When we get older, but not so old that we lose our imagination, we try to recapture the magical charm camping once held for us. The problem is that our parents handled most of the particulars of camping when we were very young, so we needed to find a friend who was a more experienced camper. We searched for that fella or female who knew how to help us, and when we finally found him, we found that the biggest difference between an experienced camper and an inexperienced one is mostly about the tent. Our experienced camper put up quite a few tents in his day, but he wouldn’t put our tent up for us. He didn’t want to deprive us of the sacred rite of passage involved in putting up a first tent, which was the whole reason we invited him to our camping expedition. When we were done, he laughed at us, and he pulled the stakes out another half-inch. “That’s it,” we asked ourselves. “That’s the difference between an experienced camper and an inexperienced one?”

No, that’s not it, he brought a flashlight. “You forgot a flashlight?” he asked with disgust. “You, my friends, are inexperienced campers,” he said. We felt insecure about our lack of knowledge, and we felt some shame for being so unprepared. Feelings of shame are usually followed by some form of rebellion, and we felt that bubbling to the surface, but our experienced camper was not very attractive, he was out of shape, and he was a subpar employee in our company who didn’t have many friends, so we let him wallow in his camping superiorities.

Once we managed to get past the tent and supplies portion of the camping routine, we all decided to go fish. Our experienced camper was also an experienced fisherman, and he did not appreciate us doing the only thing inexperienced fisherman love about fishing: casting. We were casting for distance, and we were casting to break up the boredom of fishing. We also reasoned that because the lake was full of moss and weedy, frequent casting kept it more debris-free. Plus, we didn’t want the fish nibbling our nightcrawler off the line. “What are you doing?” he whispered at us in disgust. “You should be recasting 5-7 minutes apart at the very least.” When we asked him why, our question was a respectful one that ceded to his authority. He explained his rationale, and it was a rather generic answer that involved the frequency of the recast depending on the bait type, water conditions, and target species. When we attempted to explore with more specifics, he tried to answer, but his answers didn’t satisfy us, so we kept asking. “Stop talking,” he spat in whisper, “you’re scaring the fish away.” We respectfully waited beyond reason to speak again, and when we did, he repeated: “Stop talking, you’re scaring the fish away.” We tried to display respect, through more silence, but when we got too bored and tried whispering things to him, he moved to the other side of the lake. Our takeaway was that while camping is boring, but fishing is mind-numbing.

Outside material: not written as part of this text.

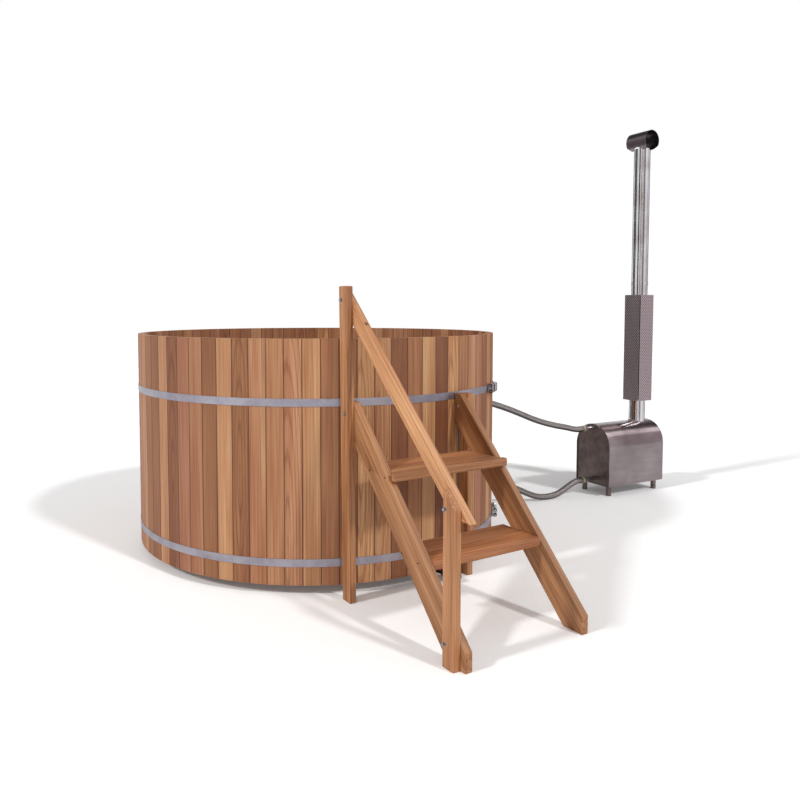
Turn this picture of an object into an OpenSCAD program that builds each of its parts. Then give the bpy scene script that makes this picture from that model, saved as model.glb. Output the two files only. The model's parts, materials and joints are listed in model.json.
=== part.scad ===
// Wood fired hot tub: a coopered cedar tub with a bench inside, a boarding
// ladder, and a water jacket stove joined to the tub by two ribbed hoses.
// The origin is on the ground under the middle of the tub. X runs to the
// right towards the stove, Y runs back and Z up.

/* [Tub] */
// Outside diameter over the staves
tub_d = 2133.6; // [2110:0.1:2160]
// Number of staves round the tub
stave_count = 76; // [64:1:88]
// Length of a stave
stave_l = 1194; // [1000:1:1400]
// Thickness of a stave
stave_t = 38; // [34:1:42]
// Height of the lower ends of the staves above the ground
stave_rise = 50; // [45:1:70]
// Thickness of the floor boards
floor_t = 38; // [28:1:45]
// Width of a floor board
floor_board_w = 140; // [90:1:190]
// Depth of the groove that holds the floor
groove_d = 12; // [8:1:16]
// Height of a floor joist
joist_h = 89; // [80:1:110]
// Width of a floor joist
joist_w = 89; // [60:1:120]
// Distance between the middles of two joists, as a share of the tub's radius
joist_share = 0.375; // [0.3:0.005:0.39]

/* [Hoops] */
// Width of a steel hoop
hoop_w = 38; // [25:1:50]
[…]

When we extinguished our campfire at the end of the night, our experienced camper brought out an inflatable mattress, which we considered a cardinal sin of the camping world, until he followed that with a Flextailgear Max Pump Three that promised to “inflate the standard inflatable mattress in under two minutes with a 5,000 Pascal pressure rating and a built-in camping light.” We read that off the box to our experienced camper and asked him what his patron saint of outdoorsiness, Theodore Roosevelt, would think of an inflatable mattress with a Flextailgear Max Pump Three. 

“I don’t care,” he said. “There’s no way I’m sleeping on that cold hard ground.”

It’s not for me, but I respect anyone and everyone who tries to “ruff it” in the wild, but what does “ruffing it” mean? It’s relative to the person of course, but we all know that minor level of sensory deprivation nature provides can yield a certain sense of peacefulness, as we attempt to connect with nature and ourselves. It’s a momentary escape from the distractions we so enjoy. Once we’re done with that relatively quiet walk through a trail in a wooded region, we ask ourselves what’s the difference between a true outdoorsman, an adventure seeker, an experienced camper, and someone who never travels outside the city? Our guide, teacher, experienced camper or vamper, knew his stuff, but how much stuff is there to know when we go out camping? He improved the taughtness of our tent by moving it about a half-inch, he remembered a flashlight, and he knew enough not to talk while fishing, but he also brought modern conveniences that would’ve made the experienced outdoorsman of yesteryear groan. He didn’t help us renew our appreciation of anything, unless we’re talking about our renewed appreciation for the controlled climate an HVAC can provide, the appliances that provide convenience and comfort, and our devices. When we’re nestled back in our comfortable homes, we appreciate not being smashed into by bugs, as when they see a campfire light, they think it’s a moon, they fly kamikaze-style into it. The june bugs, in particular, don’t seem to care that something as big as a human face stands between them and the light. When we’re in the comfy confines of our home, we also know that nothing is going to stick its disgusting, grimy little proboscis in us to suck blood out of our system. More than anything else, our camping trip gave us a renewed appreciation of our sense of home. Theodore Roosevelt would not have approved of any of this, but the only word we could find to describe “hidden spirit of the wilderness, that can reveal its mystery, its melancholy, and its charm” was boring, and hot and sticky, oh! and the two words ‘never again,’ sorry, Teddy.